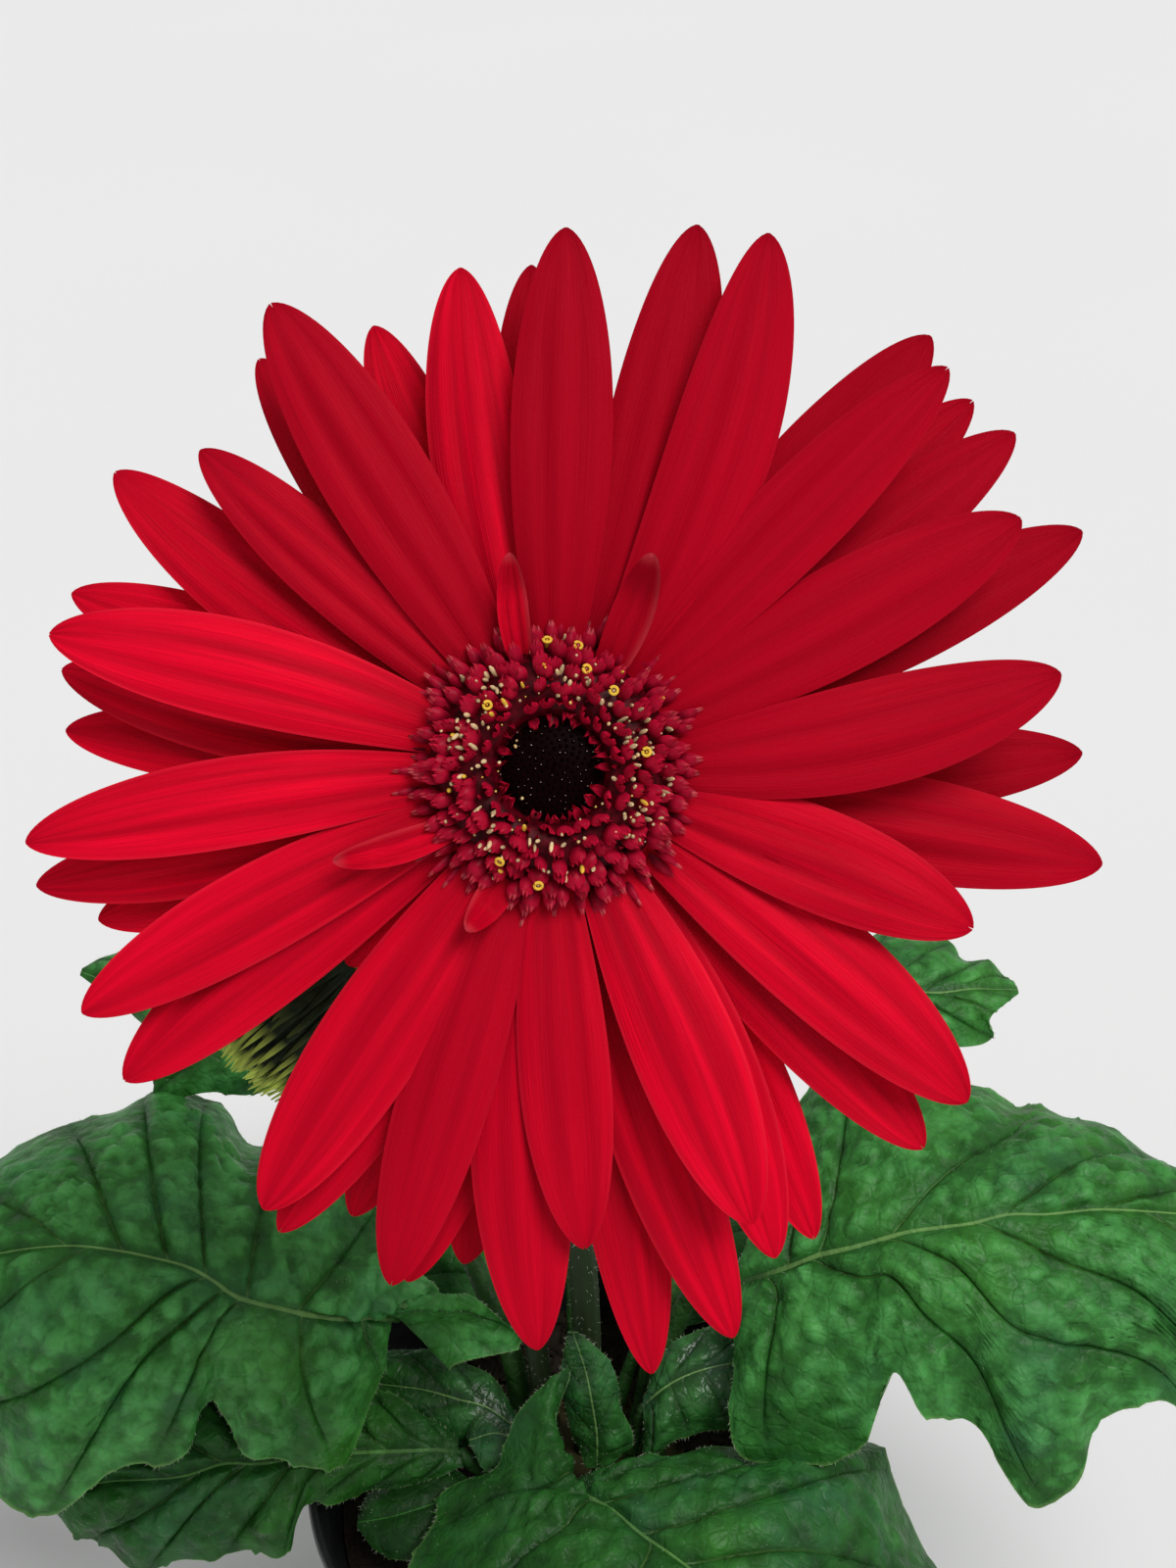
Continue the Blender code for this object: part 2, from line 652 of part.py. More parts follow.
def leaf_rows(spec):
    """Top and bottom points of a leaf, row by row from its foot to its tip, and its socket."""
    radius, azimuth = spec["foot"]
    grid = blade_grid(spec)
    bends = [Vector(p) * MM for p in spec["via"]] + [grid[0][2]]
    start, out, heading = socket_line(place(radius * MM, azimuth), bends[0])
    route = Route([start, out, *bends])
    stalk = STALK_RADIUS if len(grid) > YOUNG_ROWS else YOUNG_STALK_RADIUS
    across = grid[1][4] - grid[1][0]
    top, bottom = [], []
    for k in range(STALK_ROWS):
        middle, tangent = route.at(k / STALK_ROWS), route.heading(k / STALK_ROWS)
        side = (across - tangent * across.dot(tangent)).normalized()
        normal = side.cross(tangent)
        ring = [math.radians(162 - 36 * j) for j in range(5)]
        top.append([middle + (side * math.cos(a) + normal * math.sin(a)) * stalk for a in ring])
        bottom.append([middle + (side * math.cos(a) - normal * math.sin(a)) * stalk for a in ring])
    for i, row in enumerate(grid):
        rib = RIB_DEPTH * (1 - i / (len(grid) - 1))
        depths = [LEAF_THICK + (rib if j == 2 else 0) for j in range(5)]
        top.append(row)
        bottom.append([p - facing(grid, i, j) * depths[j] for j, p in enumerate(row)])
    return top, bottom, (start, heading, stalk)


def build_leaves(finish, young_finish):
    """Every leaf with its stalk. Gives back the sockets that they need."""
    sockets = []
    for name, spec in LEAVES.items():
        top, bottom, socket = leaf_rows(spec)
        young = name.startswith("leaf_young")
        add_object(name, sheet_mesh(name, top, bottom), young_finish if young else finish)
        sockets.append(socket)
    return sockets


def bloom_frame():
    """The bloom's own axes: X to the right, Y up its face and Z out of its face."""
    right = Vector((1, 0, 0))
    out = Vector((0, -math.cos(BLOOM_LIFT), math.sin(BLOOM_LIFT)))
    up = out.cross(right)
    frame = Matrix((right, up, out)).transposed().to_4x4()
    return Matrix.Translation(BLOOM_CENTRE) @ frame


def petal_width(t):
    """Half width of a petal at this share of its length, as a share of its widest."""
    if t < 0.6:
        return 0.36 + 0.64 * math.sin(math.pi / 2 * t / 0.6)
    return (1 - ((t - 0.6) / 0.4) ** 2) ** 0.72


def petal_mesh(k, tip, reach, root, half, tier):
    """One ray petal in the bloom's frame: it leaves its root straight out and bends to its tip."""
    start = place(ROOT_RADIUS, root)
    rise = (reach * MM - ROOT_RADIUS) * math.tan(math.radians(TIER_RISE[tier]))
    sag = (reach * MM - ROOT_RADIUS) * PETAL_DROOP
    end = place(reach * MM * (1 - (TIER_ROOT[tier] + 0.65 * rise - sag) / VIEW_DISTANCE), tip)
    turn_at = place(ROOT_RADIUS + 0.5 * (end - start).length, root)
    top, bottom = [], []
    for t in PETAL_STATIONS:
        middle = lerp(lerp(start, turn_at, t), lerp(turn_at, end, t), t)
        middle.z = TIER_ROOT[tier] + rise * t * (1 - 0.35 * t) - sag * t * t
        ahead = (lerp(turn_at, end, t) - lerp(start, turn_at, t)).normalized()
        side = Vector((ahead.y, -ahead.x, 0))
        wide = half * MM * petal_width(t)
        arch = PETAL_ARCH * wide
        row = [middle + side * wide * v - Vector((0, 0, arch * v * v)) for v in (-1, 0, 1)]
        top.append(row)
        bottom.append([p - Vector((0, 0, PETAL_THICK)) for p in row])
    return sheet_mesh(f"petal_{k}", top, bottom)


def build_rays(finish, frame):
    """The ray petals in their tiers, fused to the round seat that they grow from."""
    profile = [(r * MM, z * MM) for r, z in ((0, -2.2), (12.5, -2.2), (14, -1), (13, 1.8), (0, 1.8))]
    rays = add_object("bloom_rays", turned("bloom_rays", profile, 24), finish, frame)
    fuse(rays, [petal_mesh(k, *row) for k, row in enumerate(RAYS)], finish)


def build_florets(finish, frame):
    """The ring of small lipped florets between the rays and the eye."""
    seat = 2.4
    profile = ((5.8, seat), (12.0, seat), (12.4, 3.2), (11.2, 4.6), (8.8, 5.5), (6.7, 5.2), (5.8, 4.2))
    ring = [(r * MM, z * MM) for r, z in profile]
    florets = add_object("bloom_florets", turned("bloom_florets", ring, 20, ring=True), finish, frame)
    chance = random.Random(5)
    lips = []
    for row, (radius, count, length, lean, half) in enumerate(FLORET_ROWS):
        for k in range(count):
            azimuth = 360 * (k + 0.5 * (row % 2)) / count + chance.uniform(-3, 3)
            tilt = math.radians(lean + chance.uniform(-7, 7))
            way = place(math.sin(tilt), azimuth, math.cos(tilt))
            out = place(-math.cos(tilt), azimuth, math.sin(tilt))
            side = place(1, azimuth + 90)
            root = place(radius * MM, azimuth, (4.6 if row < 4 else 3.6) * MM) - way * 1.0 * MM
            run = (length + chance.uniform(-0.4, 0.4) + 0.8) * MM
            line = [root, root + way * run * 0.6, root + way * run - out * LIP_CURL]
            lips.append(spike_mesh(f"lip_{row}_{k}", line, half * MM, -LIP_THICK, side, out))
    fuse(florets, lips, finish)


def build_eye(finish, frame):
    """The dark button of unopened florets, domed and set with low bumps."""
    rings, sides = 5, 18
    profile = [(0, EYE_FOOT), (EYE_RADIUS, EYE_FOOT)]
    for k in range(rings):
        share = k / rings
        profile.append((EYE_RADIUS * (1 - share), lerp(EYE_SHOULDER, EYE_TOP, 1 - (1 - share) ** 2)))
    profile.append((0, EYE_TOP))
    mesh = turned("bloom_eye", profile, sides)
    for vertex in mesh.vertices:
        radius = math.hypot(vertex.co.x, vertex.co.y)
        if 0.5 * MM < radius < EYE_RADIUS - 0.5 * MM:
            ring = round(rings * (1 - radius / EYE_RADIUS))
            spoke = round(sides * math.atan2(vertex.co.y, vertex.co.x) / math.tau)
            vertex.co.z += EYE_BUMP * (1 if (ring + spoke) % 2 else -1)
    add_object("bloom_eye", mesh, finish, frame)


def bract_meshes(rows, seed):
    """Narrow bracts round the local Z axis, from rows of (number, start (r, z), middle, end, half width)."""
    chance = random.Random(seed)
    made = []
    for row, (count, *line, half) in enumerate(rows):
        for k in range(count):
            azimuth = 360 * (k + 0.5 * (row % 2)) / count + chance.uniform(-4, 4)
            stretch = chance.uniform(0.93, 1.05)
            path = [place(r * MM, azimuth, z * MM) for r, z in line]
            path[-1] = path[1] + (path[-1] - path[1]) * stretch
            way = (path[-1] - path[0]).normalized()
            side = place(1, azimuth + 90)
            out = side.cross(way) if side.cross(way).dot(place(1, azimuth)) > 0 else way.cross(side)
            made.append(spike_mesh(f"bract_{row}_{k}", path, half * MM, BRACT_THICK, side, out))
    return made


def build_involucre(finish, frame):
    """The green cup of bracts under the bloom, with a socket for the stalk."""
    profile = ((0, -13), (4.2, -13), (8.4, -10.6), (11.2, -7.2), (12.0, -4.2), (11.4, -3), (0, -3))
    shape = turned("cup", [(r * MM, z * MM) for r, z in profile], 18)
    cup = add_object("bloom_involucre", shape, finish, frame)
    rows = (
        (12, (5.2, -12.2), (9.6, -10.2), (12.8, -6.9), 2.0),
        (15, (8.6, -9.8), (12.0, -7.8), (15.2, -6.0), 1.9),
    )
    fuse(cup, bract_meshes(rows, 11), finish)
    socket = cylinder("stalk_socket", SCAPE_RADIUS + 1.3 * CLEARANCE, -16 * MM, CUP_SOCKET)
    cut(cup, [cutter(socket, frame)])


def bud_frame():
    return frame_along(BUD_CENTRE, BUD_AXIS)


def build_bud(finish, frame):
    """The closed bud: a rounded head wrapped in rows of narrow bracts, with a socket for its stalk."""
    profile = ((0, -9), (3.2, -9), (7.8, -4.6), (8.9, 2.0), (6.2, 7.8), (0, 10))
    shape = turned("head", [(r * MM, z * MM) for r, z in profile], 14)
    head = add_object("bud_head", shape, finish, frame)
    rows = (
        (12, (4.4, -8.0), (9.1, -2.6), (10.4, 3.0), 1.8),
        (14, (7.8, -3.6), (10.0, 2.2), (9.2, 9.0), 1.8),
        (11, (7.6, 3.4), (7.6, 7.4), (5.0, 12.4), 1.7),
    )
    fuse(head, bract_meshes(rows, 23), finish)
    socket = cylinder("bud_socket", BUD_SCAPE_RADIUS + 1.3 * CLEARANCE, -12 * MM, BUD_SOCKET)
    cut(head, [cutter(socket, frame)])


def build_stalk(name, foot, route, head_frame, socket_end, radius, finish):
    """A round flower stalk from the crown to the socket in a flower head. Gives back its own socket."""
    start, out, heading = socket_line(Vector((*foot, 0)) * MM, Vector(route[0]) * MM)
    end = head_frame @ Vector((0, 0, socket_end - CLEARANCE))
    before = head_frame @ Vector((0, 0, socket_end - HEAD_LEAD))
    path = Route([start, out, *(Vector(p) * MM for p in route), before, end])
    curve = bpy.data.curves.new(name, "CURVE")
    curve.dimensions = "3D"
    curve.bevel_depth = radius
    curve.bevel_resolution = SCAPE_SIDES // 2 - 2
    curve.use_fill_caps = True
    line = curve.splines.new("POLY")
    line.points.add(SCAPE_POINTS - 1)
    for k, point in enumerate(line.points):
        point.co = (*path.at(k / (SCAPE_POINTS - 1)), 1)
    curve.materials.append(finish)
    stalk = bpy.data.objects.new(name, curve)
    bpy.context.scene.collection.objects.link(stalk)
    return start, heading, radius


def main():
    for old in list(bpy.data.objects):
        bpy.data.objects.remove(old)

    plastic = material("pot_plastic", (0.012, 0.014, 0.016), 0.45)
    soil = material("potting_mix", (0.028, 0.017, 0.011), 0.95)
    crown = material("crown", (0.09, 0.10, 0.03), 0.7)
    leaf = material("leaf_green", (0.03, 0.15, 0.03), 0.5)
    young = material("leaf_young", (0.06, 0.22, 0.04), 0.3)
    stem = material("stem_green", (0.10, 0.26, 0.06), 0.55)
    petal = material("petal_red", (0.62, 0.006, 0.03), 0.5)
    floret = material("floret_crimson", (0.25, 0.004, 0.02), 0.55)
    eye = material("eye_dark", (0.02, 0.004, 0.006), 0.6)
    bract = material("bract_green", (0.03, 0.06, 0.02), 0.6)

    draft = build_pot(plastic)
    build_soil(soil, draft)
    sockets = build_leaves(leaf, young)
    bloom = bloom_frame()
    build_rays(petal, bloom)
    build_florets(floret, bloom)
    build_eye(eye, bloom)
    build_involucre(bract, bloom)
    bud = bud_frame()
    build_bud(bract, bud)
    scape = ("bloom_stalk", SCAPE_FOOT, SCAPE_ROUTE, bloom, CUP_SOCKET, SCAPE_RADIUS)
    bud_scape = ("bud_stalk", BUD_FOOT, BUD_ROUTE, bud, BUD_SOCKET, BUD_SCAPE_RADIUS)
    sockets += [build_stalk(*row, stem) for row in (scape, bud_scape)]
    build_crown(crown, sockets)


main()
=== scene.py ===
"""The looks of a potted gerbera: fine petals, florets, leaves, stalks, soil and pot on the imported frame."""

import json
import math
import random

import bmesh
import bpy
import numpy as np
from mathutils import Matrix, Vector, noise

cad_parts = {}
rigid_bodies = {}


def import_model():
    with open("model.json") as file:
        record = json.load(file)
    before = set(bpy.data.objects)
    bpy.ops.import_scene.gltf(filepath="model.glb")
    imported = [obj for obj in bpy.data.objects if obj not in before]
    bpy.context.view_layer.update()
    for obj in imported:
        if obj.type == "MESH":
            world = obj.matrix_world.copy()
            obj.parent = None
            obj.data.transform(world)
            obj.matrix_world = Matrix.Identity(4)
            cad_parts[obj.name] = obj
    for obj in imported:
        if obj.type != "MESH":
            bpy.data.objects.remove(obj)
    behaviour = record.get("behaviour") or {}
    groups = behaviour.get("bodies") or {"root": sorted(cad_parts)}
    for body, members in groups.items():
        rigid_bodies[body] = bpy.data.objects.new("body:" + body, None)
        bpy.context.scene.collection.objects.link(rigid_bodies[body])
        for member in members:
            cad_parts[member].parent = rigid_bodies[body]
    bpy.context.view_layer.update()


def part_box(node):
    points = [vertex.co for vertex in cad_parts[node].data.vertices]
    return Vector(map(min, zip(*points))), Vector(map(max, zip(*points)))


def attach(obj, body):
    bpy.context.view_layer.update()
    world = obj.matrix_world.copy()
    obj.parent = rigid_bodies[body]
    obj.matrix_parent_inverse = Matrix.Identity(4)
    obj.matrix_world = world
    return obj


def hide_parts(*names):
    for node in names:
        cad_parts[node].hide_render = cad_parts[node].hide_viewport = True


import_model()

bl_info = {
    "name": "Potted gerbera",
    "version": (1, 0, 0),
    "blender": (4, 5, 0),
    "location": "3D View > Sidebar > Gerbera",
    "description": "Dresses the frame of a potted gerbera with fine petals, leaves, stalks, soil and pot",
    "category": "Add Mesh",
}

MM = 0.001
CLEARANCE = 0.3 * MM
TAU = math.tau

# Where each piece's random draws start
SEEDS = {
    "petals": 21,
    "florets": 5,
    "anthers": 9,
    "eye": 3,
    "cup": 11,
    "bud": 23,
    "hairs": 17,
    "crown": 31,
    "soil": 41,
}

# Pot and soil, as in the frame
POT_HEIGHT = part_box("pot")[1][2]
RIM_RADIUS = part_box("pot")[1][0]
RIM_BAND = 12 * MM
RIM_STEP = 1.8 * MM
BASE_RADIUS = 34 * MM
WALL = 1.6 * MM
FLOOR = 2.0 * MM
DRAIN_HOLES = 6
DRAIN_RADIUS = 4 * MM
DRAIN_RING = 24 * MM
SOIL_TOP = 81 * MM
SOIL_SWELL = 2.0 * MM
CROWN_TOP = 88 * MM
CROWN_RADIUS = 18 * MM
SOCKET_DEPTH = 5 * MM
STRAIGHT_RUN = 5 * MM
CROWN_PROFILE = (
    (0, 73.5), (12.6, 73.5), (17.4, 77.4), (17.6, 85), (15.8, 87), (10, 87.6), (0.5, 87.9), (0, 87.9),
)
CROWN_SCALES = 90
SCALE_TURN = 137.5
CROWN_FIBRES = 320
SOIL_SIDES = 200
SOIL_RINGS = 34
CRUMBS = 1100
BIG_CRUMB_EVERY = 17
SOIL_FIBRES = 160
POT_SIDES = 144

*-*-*

▶ Exercise objective
Return nothing except the number of lines that include the string "record".

▶ Solution
2